Mais uma carta. “Tudo isto leva muito tempo” e ao mesmo tempo, tempo nenhum.
A carta. A segunda carta. É um guião, uma narração da acção, uma lembrança de que tudo aquilo não passava de peça de teatro. Não confio nas palavras. Continuei a olhar para a mulher à minha frente. Falo-lhe da pinga que se solta do alto, topo, cimo, tecto, telhado, entre duas tábuas, folhas, camadas contraplacadas. Falo-lhe da casa que parece de papel. Sinto-me terrivelmente só, mas não digo. Apetece-me chorar, mas reprimo a lágrima. Não quero sair, aquela cadeira aqueceu a minha solidão.
- Posso apagar a luz?
Ela levanta-se e ajoelha-se à minha frente.

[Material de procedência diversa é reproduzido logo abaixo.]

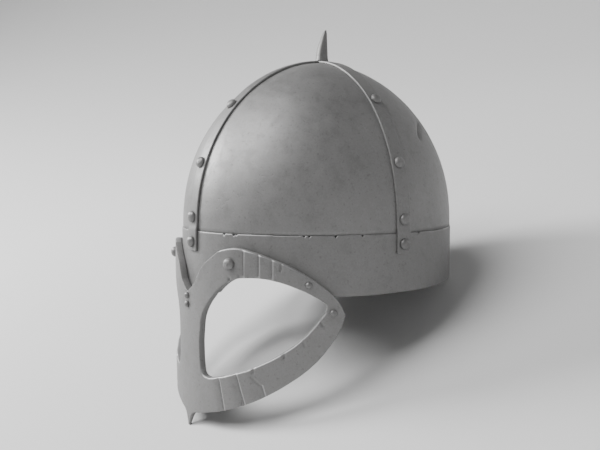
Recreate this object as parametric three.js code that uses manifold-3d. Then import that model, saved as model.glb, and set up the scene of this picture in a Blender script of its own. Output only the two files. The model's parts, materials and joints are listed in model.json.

- Posso tirar-te o sapato?
“Ela baixa-se e com a mão rodeia-lhe o tornozelo. Tira-lhe o sapato. Ela não está espantada. Cala-se. Sabendo no entanto que alguma coisa deveria dizer. Passam trinta segundos”
- Posso tirar-te a meia?
Estava ensopada com a chuva, lágrimas, gotas luminosas suicidas, lamentos, mar, rio...
O pé gelado. Ela poisa o meu pé em cima da coxa dela, quente e nua. Sinto calor, sabe bem, muito bem...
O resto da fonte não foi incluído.